I worked on a few more miscellaneous things today.  First, I finished prepping the lower baggage bulkhead, including primer and paint.

The lower baggage bulkhead primed and ready for paint.

The lower baggage bulkhead primed and ready for paint.

Next, I installed some tubing that connects the two static ports together.  There’s no real need to install this now, other than to close the system, preventing debris from getting into the ports.  I placed a tee connection on the left side.  Eventually, a tube will run from the tee to wherever my ADAHRS (air data and compass module) are located.  However, for now, I just attached a short length of tubing and closed off the end with some duct tape to make sure nothing could get in.

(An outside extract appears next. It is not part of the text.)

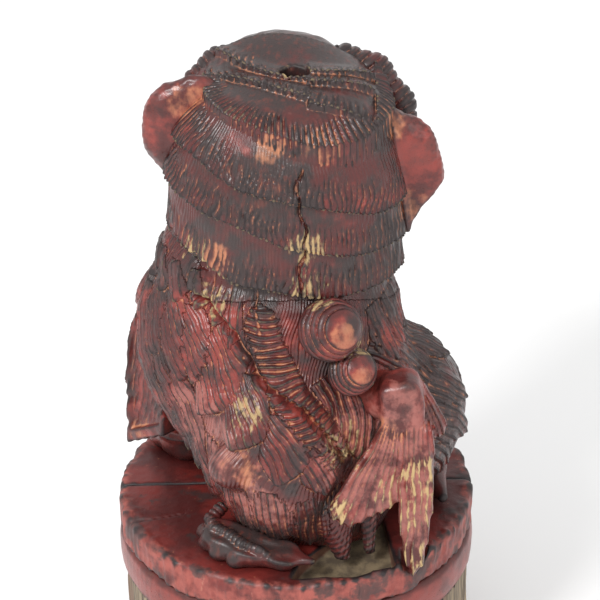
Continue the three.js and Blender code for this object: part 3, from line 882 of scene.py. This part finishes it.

I installed the tubing that connects the static ports together.  I did this now mainly to keep dirt, and other stuff, out of the system.  The connection on the right side is a tee.  Eventually, another tube will run from the tee to my ADAHRS...wherever those end up being.

I installed the tubing that connects the static ports together. I did this now mainly to keep dirt, and other stuff, out of the system.

After taking a short break, I returned to the plane and prepped and painted the aft baggage covers.  At this point, I think I want to paint anything going into the plane before it gets riveted.  Along that line, I also decided to start getting the inside of the fuselage ready for paint.  My plan is to paint everything from the F-706 bulkhead forward to where the sub-panel will be.  That should cover everything that is visible.  The floor forward of the F-704 won’t get painted though, as that will be covered with carpet.  Similarly, I won’t paint anything that will later be covered by a floor board or access panel.  Less paint equals less weight!